To cap it all off, there are emerging economies like China and India. All of their people are going to want to drive cars and live lush Western lifestyles in the near future. So their populations will put more pressure on oil.

In short, we have 37 years to find a new energy source to replace oil. That’s a best case scenario. In reality it could be 20 years. Or we could see real changes within the decade, as it becomes clear that we have reached what’s known as ‘peak oil’.

Peak oil is not some left wing, greenie spoiler theory. It was developed by geoligist M. King Hubbert. He correctly predicted American oil would peak in 1970. He was spot on. He predicted global oil would peak around 2000. On this he has been wrong. No matter, a lot of eminent geololigsts and people who work within the oil industry know that we are close to that peak.

This peak in global oil will be confirmed a few years after the fact. That is, when we see supplies tapering off. When this time comes, it will obviously cause great alarm and a seismatic political shift. For our rich way of life, our very economy, is based on cheap oil.

The Long Emergency basically tries to look at this post-oil world, describing a rather bleak, reduced world where we will have to go back to a much more basic, some may say medieval, lifestyle. We will live in more tightknit communities, and we will spend a lot of our time in farming and producing food closer to where we live. Our current lifestyles, which are so devoid from reality, will be a thing of the past.

The Long Emergency, however, isn’t a kind of peer-into-the-future kind of book. It’s really a sustained cultural, economic and political critique. Kunstler really knows his stuff, and he writes in a no-nonsense, off-with-the-gloves style. The politics of the environmnt are very much divided along left / right lines. Kunstler is refreshing in that he has not time for all of this cant and just delivers his opinions straight. Frankly, I’m jealous of his assured and erudite writing style.

Here’s a sample:

"The free-market part of the equation referred to the putative benefit of unrestrained economic competition between individuals, and because corporations enjoyed the legal staus of persons, they were assumed to be on an equal foodting with other persons in a given locality. Thus Wal-Mart was considered the theoretical equal of Bob the appliance store owner, and if Bob happened to lose in the retail competition because he couldn’t order 50,000 coffee –makers at a crack from a factory 12,000 mmiles away in Hangzhou, and receive a deep discount for being such an important customer, well, it wasn’t as though he hadn’t been given the chance."

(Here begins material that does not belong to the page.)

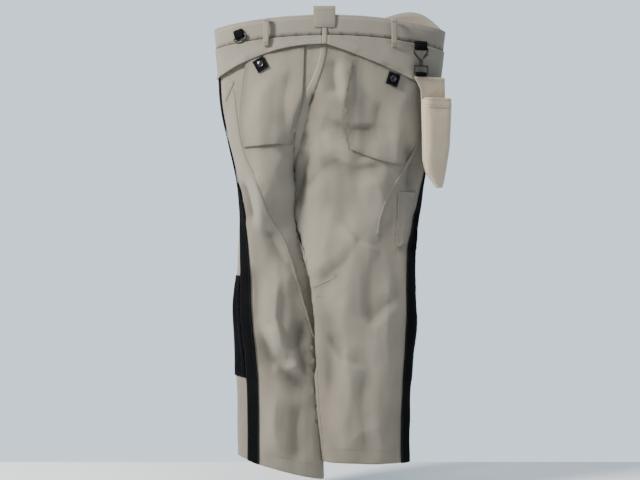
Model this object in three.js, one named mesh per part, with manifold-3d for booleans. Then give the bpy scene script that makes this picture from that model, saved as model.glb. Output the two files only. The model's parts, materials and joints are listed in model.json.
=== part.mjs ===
// Work trousers for fire and rescue crews, hung by the loop at the back of the waist.
// Millimetres. +Z is up, -Y is the wearer's back, +X is the wearer's right.
// The origin is the middle of the outer face of the hang loop, where a hanger grips the trousers.
import * as THREE from "three";
import { mergeVertices } from "three/addons/utils/BufferGeometryUtils.js";
import Module from "manifold-3d";

const wasm = await Module();
wasm.setup();

// Driving dimensions
const LENGTH = 1040; // along the side, from the top of the waistband to the hem
const CROTCH = 370; // drop from the waist to the fork
const SEAT = 200; // drop at which the two leg tubes begin to part
const MID_Y = 76; // the plane of the side seams
const WAISTBAND = 47.6;
const PLY = 2;
const SEAM_GAP = 0.006; // of a panel's width, at each of its long edges
const FORK_GAP = 1.5;
const LAYER = 1.4; // a sewn-on ply
const AIR = 0.4; // between plies that share a flat place
const TURN_AIR = 1.5; // under a ply that goes round the edge of a leg
const TAPE_WIDTH = 30;
const TAPE_TOP = 50;
const TAB = { width: 28, length: 30, ply: 1.5 };
const SNAP_R = 7.5;
const LOOP = { width: 13, length: 62, ply: 1.6, slot: 5.5 };
const LEFT = -1;
const RIGHT = 1;

// Drops at which the outline of each leg is given, and the outline at each of them
const DROPS = [0, 100, 200, 300, 370, 450, 560, 700, 850, 1040];
const OUTER = {
  [LEFT]: [-268, -258, -250, -229, -217, -209, -216, -226, -221, -217],
  [RIGHT]: [268, 256, 247, 231, 218, 208, 192, 194, 186, 180],
};
const INNER = {
  [LEFT]: [-11, -17, -54, -78, -85, -88, -38, -24, -24, -20],
  [RIGHT]: [-11, -17, -54, -78, -85, -82, -54, -36, -30, -12],
};
const FRONT_LINE = -0.2; // sideways run of the fly for each millimetre of drop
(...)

Or here’s another favourite:

"The industrial experiment took the idea of currency (money) to the next level of abstraction – as hard currency can represent actual goods, so paper currency can represent hard currency and actual goods. As trade increased and took place over ever-greater distances, paper promises to pay hard currency began to steadily take the place of the hard stuff itself, which was cumbersome, hard to to lug around in large quantities, and subject to theft in transit. So to steamline these trades, all kinds of certificates were used as equivalents to hard currency: individual IOUs, bills of lading, letters of credit from rich people, promissory notes issued by guilds. In time, the use of paper certificates became more and more normative and conventionalised. Protocols of exchange were established. Institutions were created to process them. This process of managing monetary affairs – of wealth abstracted in paper – was called finance. "

The Long Emergency has 300 pages of this kind of dense analysis. I found it utterly stunning.
As you can tell, I was a big fan of this book. Kunstler has written two other books about suburbia, The Geography of Nowhere and Home from Nowhere. He’s also written a swag of novels.

You may disagree with a lot in this book. Perhaps this is all doomsayers stuff. Maybe a new super energy source is just around the corner. Kunstler could be all wrong about the modern market economy not being able to come up with some nifty ideas. I mean, I even read a recent release by my own party, the Greens, claiming that a rigorous emissions trading system would unleash the creativity of the market to solve our energy problems.

One thing is for sure, Kunstler is no bullshit artist. He most certainly believes what he writes about. I hope things don’t turn out as bad as he says. Although I think we would all do well to start thinking seriously, now, about what we’re going to do when the oil runs out. How will we make things, travel, conduct our current economic life, and most importantly, grow and transport food?